The presence of a bird as an archetype of the singer or of singing and of coming spring or summer in poetry is a common feature in literature. For instance, we could mention a Shakespearean sonnet, 102 (SHAKESPEARE, 1992, p.763), where the poet mentions Philomel (GRIMAL, 1991, p.348), one of the daughters of the king of Athens (Pandion), who was changed into a nightingale by the gods when she was persecuted by Tereus; thus Philomel became synonymous with the bird: “As Philomel in summer’s front doth sing”. Besides that, there is the famous passage from Romeo and Juliet (SHAKESPEARE, 1992, p.355; Act 3, sc. 5), where Juliet tells Romeo that it was the nightingale that “[...] pierced the fearful hollow of [his] ear;” to mean that he did not have to hurry to go away from her window, because the nightingale sings in the middle of the night to announce that they had plenty of time to spend together. Another example of poem that brings up the figure of a nightingale, this time singing in a divine language, is rubai, number VI from the Rubaiyat of Omar Khayyám, whose re-creation is included in section 3.8: “And David’s Lips are lock’t; but in divine / High piping Pelevi, with “Wine! Wine! Wine! / Red Wine!” – the Nightingale cries to the Rose / That yellow Cheek of hers to incarnadine.” It is also a bird[4] that appears in Whitman’s poetry to represent the singer[5]: the thrush, in “Starting from Paumanok”, and in “When Lilacs…”, where the bird announces the spring, and “Solitary, […] avoiding the settlements, / Sings by himself a song.”, the death song sung by the “gray-brown bird”, which will remind the poet, with “ever-returning spring”, of the one the poet loves so much (President Lincoln). Co-incidentally, the Brazilian “tordo”, or “sabiá”[6], which is so honored by our poets as the very symbol of our lyricality, belongs in the same (genus Turdus) family (Turdidae) as the whitmanian thrush.

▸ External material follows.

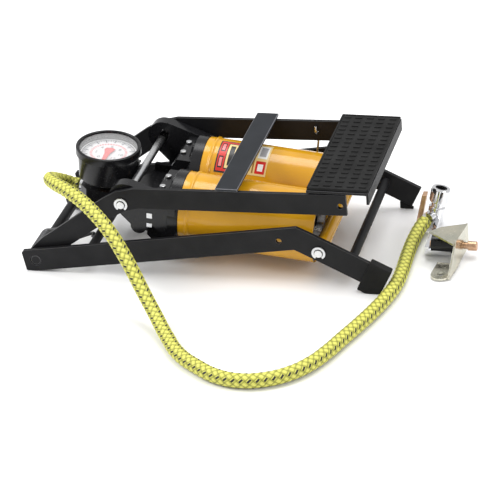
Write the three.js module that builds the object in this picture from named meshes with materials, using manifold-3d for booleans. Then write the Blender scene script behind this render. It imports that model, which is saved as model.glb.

[1] We include here our re-creation of this poem, which is part of our previous work at this University (SARAIVA, 1995, p.85), in a revised version: “VERTEI GOTAS”:
VERTEI gotas! minhas veias azuis vazando!
Ah gotas de mim! vertei, vagarosas gotas,
Caindo cândidas de mim, pingai, sangrantes gotas,
De ferimentos feitos para vos libertar donde estáveis presas,
De meu rosto, de minha testa e lábios,
De meu peito, de dentro onde eu estava oculto, pressionai rubras gotas, gotas de confissão,
Manchai toda página, manchai toda canção que canto, toda palavra que digo, sangrentas gotas,
Dai a conhecer vosso calor escarlate, permiti-lhes cintilar,
Saturai-as convosco inteiramente acanhadas e úmidas,
Fulgi sobre tudo que tenho escrito ou escreverei, sangrantes gotas,
Que tudo seja visto à vossa luz, enrubescidas gotas.
[2] Oswald (1991, p.27) was so keen on parody that he even wrote another poem to make fun of this one, titled “Meus Sete Anos” (“At Age Seven”).
[3] Paulo Prado (1869-1943) belonged to one of the wealthiest families from the aristocracy of coffee planters from São Paulo. He participated in the 1922 Week of Modern Art as a patron of the arts. He was also interested in Brazilian History and published a book called Retrato do Brasil (Portrait of Brazil) in 1928, a study on the sadness of the Brazilian people.
[4] The nightingale used to belong in the same family as the thrush, but today it is classed in a different family, the “Muscicapidae”.
[5] In “Out of the Cradle Endlessly Rocking”, it is another bird that comes to the rescue of the poet, to help him awaken his own songs, merging the song of the bird, the word from the sea, “death”, and his own songs into one single chant: “Which I do not forget [the word from the sea, Death], / But fuse the song of my dusky demon and brother [the bird], / That he sang to me in the moonlight on Paumanok’s gray beach, / With the thousand responsive songs, at random, / My own songs, awaked from that hour; […]”.
[6] In 1968, Tom Jobim composed the song and Chico Buarque (both are Brazilian composers and song-writers) wrote the lyrics for “Sabiá”, which, again, makes a new parody of the “Exile Song”. The lines read: “Sei que ainda vou voltar / Para o meu lugar / Foi lá e é ainda lá / Que eu hei de ouvir cantar / Uma sabiá”; and “Vou deitar à sombra / De uma palmeira / Que já não há” (“I know I am going to go back / To my place / It was there and it is still there / That I will hear a thrush / singing”; “I will lie down at the shadow / of a palm tree / that does not exist any more”). The song tells of the song of a female thrush, while the traditional poems picture male birds. It also makes reference to a palm tree that has probably been cut off and almost disappeared from our home land.